## begin

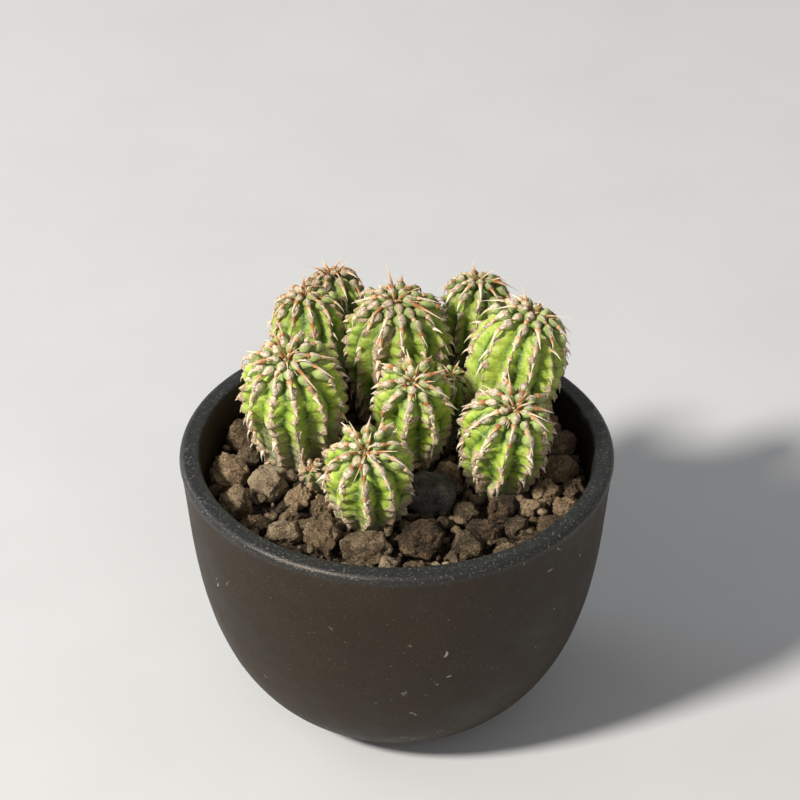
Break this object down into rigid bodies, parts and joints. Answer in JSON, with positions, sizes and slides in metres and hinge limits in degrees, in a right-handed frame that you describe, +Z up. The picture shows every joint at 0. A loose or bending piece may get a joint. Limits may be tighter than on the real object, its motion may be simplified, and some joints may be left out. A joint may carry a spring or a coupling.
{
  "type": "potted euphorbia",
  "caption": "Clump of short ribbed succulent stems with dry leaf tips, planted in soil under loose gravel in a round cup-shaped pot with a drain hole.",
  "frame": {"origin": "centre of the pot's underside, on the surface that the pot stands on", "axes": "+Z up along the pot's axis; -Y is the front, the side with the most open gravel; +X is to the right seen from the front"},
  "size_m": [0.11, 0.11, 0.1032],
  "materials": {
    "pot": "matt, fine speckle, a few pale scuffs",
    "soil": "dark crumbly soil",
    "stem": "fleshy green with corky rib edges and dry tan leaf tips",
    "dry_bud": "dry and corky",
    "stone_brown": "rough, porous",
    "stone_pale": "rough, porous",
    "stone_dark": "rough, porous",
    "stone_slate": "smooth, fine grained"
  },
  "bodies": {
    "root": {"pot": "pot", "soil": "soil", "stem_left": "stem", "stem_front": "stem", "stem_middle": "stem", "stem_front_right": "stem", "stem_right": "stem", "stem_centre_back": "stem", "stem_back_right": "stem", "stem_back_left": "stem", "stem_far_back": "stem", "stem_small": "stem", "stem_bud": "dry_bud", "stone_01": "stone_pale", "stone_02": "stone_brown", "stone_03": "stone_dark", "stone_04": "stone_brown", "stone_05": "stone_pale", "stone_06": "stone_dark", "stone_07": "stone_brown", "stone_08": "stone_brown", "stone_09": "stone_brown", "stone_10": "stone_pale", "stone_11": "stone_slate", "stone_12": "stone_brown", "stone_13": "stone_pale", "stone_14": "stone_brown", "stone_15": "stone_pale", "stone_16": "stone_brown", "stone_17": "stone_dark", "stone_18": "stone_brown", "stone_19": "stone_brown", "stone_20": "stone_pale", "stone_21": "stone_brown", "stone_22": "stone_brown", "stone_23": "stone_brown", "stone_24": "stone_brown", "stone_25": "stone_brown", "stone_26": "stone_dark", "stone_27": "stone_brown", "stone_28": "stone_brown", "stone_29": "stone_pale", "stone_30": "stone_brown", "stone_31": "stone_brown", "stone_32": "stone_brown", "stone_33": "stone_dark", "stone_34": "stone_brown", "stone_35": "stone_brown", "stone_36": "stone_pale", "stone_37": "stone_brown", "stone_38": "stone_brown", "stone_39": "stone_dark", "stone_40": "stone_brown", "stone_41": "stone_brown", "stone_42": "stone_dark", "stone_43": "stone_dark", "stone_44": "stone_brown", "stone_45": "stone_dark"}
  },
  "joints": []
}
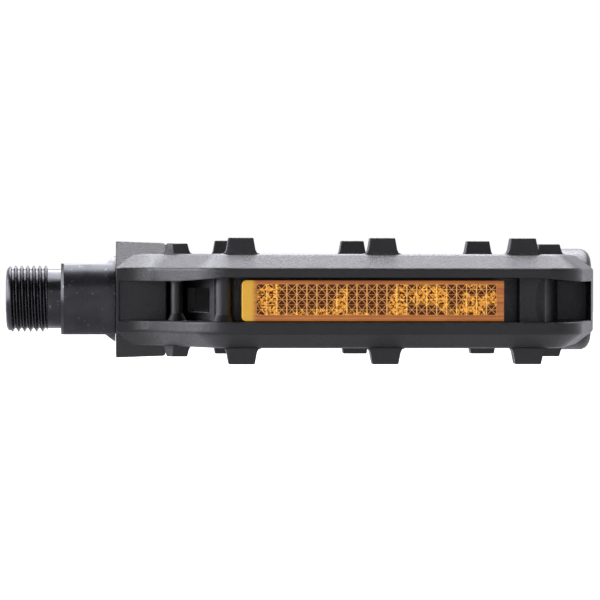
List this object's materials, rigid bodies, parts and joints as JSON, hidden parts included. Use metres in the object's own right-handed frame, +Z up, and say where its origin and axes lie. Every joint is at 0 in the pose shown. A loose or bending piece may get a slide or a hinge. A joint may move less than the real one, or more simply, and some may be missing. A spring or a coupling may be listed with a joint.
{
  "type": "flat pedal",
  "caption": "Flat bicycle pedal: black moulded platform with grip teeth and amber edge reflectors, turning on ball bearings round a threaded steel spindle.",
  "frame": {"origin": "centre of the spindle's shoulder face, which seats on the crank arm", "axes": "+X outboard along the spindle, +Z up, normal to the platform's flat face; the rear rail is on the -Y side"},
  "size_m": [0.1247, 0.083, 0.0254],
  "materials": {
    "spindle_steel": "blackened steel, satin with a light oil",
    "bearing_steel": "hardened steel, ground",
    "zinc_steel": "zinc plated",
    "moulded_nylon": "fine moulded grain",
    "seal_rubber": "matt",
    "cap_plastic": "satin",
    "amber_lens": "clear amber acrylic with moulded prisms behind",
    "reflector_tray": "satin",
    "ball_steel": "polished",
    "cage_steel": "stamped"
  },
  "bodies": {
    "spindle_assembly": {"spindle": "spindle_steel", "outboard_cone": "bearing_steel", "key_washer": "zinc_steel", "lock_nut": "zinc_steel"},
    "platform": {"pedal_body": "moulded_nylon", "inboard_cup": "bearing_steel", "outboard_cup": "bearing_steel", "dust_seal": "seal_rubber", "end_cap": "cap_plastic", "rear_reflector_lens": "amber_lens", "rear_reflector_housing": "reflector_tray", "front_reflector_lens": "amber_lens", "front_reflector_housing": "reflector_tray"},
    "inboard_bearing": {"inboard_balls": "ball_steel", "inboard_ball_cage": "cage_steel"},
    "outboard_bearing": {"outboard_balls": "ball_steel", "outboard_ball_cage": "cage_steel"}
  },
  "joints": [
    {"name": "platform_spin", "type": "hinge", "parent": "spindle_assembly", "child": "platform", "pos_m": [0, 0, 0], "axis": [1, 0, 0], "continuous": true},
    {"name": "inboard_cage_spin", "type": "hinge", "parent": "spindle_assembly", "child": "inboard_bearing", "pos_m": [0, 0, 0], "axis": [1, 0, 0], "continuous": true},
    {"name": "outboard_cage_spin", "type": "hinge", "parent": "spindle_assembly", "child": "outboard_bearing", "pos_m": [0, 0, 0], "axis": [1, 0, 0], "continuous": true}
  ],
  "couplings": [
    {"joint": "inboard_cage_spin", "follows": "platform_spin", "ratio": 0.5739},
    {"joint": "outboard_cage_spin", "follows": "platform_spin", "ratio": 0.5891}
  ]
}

## end

## Problem to solve
Repeat the material in full, exactly as it stands.

## Answer to the task
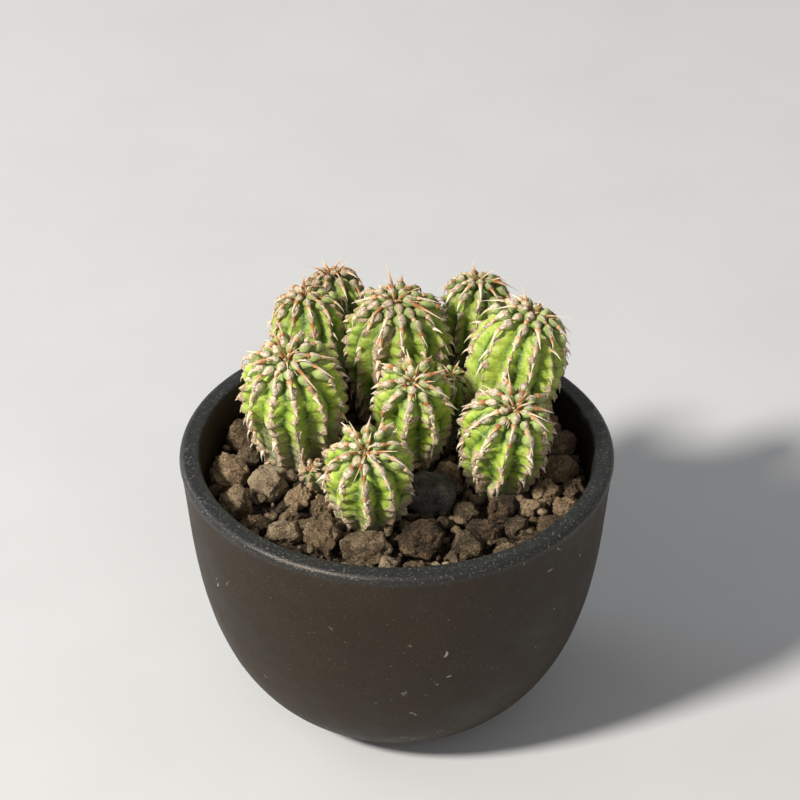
Break this object down into rigid bodies, parts and joints. Answer in JSON, with positions, sizes and slides in metres and hinge limits in degrees, in a right-handed frame that you describe, +Z up. The picture shows every joint at 0. A loose or bending piece may get a joint. Limits may be tighter than on the real object, its motion may be simplified, and some joints may be left out. A joint may carry a spring or a coupling.
{
  "type": "potted euphorbia",
  "caption": "Clump of short ribbed succulent stems with dry leaf tips, planted in soil under loose gravel in a round cup-shaped pot with a drain hole.",
  "frame": {"origin": "centre of the pot's underside, on the surface that the pot stands on", "axes": "+Z up along the pot's axis; -Y is the front, the side with the most open gravel; +X is to the right seen from the front"},
  "size_m": [0.11, 0.11, 0.1032],
  "materials": {
    "pot": "matt, fine speckle, a few pale scuffs",
    "soil": "dark crumbly soil",
    "stem": "fleshy green with corky rib edges and dry tan leaf tips",
    "dry_bud": "dry and corky",
    "stone_brown": "rough, porous",
    "stone_pale": "rough, porous",
    "stone_dark": "rough, porous",
    "stone_slate": "smooth, fine grained"
  },
  "bodies": {
    "root": {"pot": "pot", "soil": "soil", "stem_left": "stem", "stem_front": "stem", "stem_middle": "stem", "stem_front_right": "stem", "stem_right": "stem", "stem_centre_back": "stem", "stem_back_right": "stem", "stem_back_left": "stem", "stem_far_back": "stem", "stem_small": "stem", "stem_bud": "dry_bud", "stone_01": "stone_pale", "stone_02": "stone_brown", "stone_03": "stone_dark", "stone_04": "stone_brown", "stone_05": "stone_pale", "stone_06": "stone_dark", "stone_07": "stone_brown", "stone_08": "stone_brown", "stone_09": "stone_brown", "stone_10": "stone_pale", "stone_11": "stone_slate", "stone_12": "stone_brown", "stone_13": "stone_pale", "stone_14": "stone_brown", "stone_15": "stone_pale", "stone_16": "stone_brown", "stone_17": "stone_dark", "stone_18": "stone_brown", "stone_19": "stone_brown", "stone_20": "stone_pale", "stone_21": "stone_brown", "stone_22": "stone_brown", "stone_23": "stone_brown", "stone_24": "stone_brown", "stone_25": "stone_brown", "stone_26": "stone_dark", "stone_27": "stone_brown", "stone_28": "stone_brown", "stone_29": "stone_pale", "stone_30": "stone_brown", "stone_31": "stone_brown", "stone_32": "stone_brown", "stone_33": "stone_dark", "stone_34": "stone_brown", "stone_35": "stone_brown", "stone_36": "stone_pale", "stone_37": "stone_brown", "stone_38": "stone_brown", "stone_39": "stone_dark", "stone_40": "stone_brown", "stone_41": "stone_brown", "stone_42": "stone_dark", "stone_43": "stone_dark", "stone_44": "stone_brown", "stone_45": "stone_dark"}
  },
  "joints": []
}
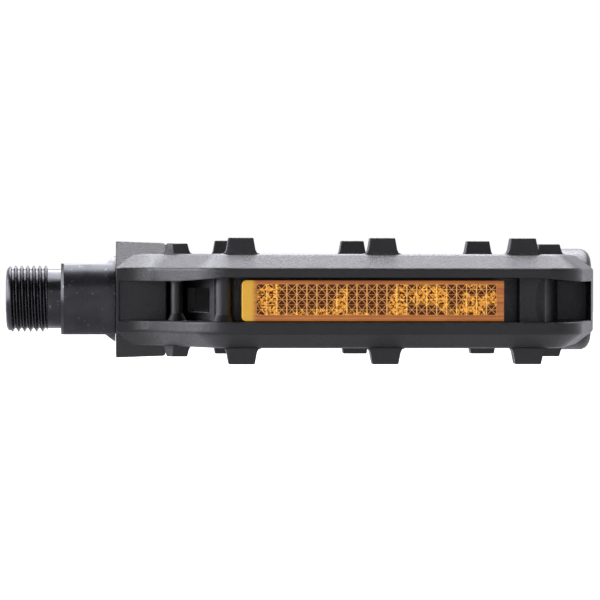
List this object's materials, rigid bodies, parts and joints as JSON, hidden parts included. Use metres in the object's own right-handed frame, +Z up, and say where its origin and axes lie. Every joint is at 0 in the pose shown. A loose or bending piece may get a slide or a hinge. A joint may move less than the real one, or more simply, and some may be missing. A spring or a coupling may be listed with a joint.
{
  "type": "flat pedal",
  "caption": "Flat bicycle pedal: black moulded platform with grip teeth and amber edge reflectors, turning on ball bearings round a threaded steel spindle.",
  "frame": {"origin": "centre of the spindle's shoulder face, which seats on the crank arm", "axes": "+X outboard along the spindle, +Z up, normal to the platform's flat face; the rear rail is on the -Y side"},
  "size_m": [0.1247, 0.083, 0.0254],
  "materials": {
    "spindle_steel": "blackened steel, satin with a light oil",
    "bearing_steel": "hardened steel, ground",
    "zinc_steel": "zinc plated",
    "moulded_nylon": "fine moulded grain",
    "seal_rubber": "matt",
    "cap_plastic": "satin",
    "amber_lens": "clear amber acrylic with moulded prisms behind",
    "reflector_tray": "satin",
    "ball_steel": "polished",
    "cage_steel": "stamped"
  },
  "bodies": {
    "spindle_assembly": {"spindle": "spindle_steel", "outboard_cone": "bearing_steel", "key_washer": "zinc_steel", "lock_nut": "zinc_steel"},
    "platform": {"pedal_body": "moulded_nylon", "inboard_cup": "bearing_steel", "outboard_cup": "bearing_steel", "dust_seal": "seal_rubber", "end_cap": "cap_plastic", "rear_reflector_lens": "amber_lens", "rear_reflector_housing": "reflector_tray", "front_reflector_lens": "amber_lens", "front_reflector_housing": "reflector_tray"},
    "inboard_bearing": {"inboard_balls": "ball_steel", "inboard_ball_cage": "cage_steel"},
    "outboard_bearing": {"outboard_balls": "ball_steel", "outboard_ball_cage": "cage_steel"}
  },
  "joints": [
    {"name": "platform_spin", "type": "hinge", "parent": "spindle_assembly", "child": "platform", "pos_m": [0, 0, 0], "axis": [1, 0, 0], "continuous": true},
    {"name": "inboard_cage_spin", "type": "hinge", "parent": "spindle_assembly", "child": "inboard_bearing", "pos_m": [0, 0, 0], "axis": [1, 0, 0], "continuous": true},
    {"name": "outboard_cage_spin", "type": "hinge", "parent": "spindle_assembly", "child": "outboard_bearing", "pos_m": [0, 0, 0], "axis": [1, 0, 0], "continuous": true}
  ],
  "couplings": [
    {"joint": "inboard_cage_spin", "follows": "platform_spin", "ratio": 0.5739},
    {"joint": "outboard_cage_spin", "follows": "platform_spin", "ratio": 0.5891}
  ]
}